Bildiniz gibi Belediye Başkanımız değişti. Dr. Franziska Giffey Belediye Başkanı oldu. Onun da düzenlediğiniz programlara katılacağına inanıyorum. Beni dinlediğiniz için ve davetiniz için tekrar teşekkür eder hayırlı ramazanlar dilerim.”

Suat Bakır:
“Müslümanlar suçlanırken, Almanlar dönüp bir de kendilerine bakmalıdırlar. Hiçbir eylem tek taraflı gelişmez. Müslümanların da bariz hatalar yapmamaları, olaylar karşısında soğuk kanlı davranmaları ve de empati yapmaları da önemli tabii. Benim eşim Alman, geçtiğimiz senelerde Ramazan Weihnachten’e denk geldi. İftar saatine kadar beklediler, bir şey yemediler. Eşimin bir yakını beni evine davet etti doğum gününde bahçesine, ben geleceğim diye Türk bayrağı asmış, böyle şeyler de oluyor. Birbirimizi iyi tanırsak sorunlar büyük ölçüde azalacaktır. Ön yargılı insanlar her zaman olacaktır, onlar bizlerin huzurunu bozmamalıdır.  Birlik ve beraberliğimizin söylemlerden öteye geçmesi gerekiyor. Burada kalıcı olduğumuzun bilinciyle hareket etmemiz gerekiyor.

Ben çocuklarıma vasiyet ettim beni buraya defnedin diye. Ziyaretimize gelip Fatiha okuyacak birisi olsun. Ancak sıkıntılı bir durum. Yeterli denecek kadar mezarlığımız yok.

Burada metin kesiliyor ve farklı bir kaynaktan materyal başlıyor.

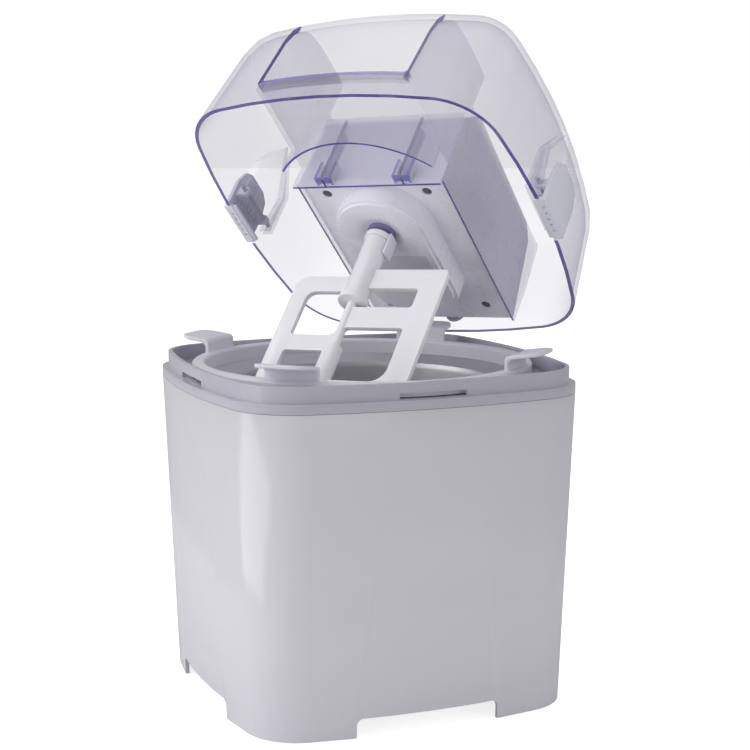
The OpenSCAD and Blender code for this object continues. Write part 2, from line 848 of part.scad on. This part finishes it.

Son olarak şunu da söylemek isterim. Çocuklarımızı ya üniversitede okutmalıyız, ya da mutlaka bir meslek sahibi yapmalıyız.”

Refik Soğukoğlu:
“Almanya insan hakları konusunda daha titiz davranmalıdır. Müslümanlarla teröristleri aynı kefeye koymamalıdır. İslâm’la terör yan yana getirilmemelidir. Pegida yürüyüşleri gibi yürüyüşler halkı provoke eden yürüyüşlerdir. Müslümanların mukaddes saydığı değerlere saygı gösterilmelidir. Karikatür olaylarıyla Müslümanlar tahrik edilmemelidir. Camiler kundaklanmamalıdır. Suçlular bulunmalı ve adalete teslim edilmelidir. Karşılıklı güven ortamı oluşturulmalıdır.
Müslümanlar da kendi içlerindeki aşırı uçları kontrol altında tutmalıdırlar. Onların Müslümanların içinde barınma şansı olmamalıdır.”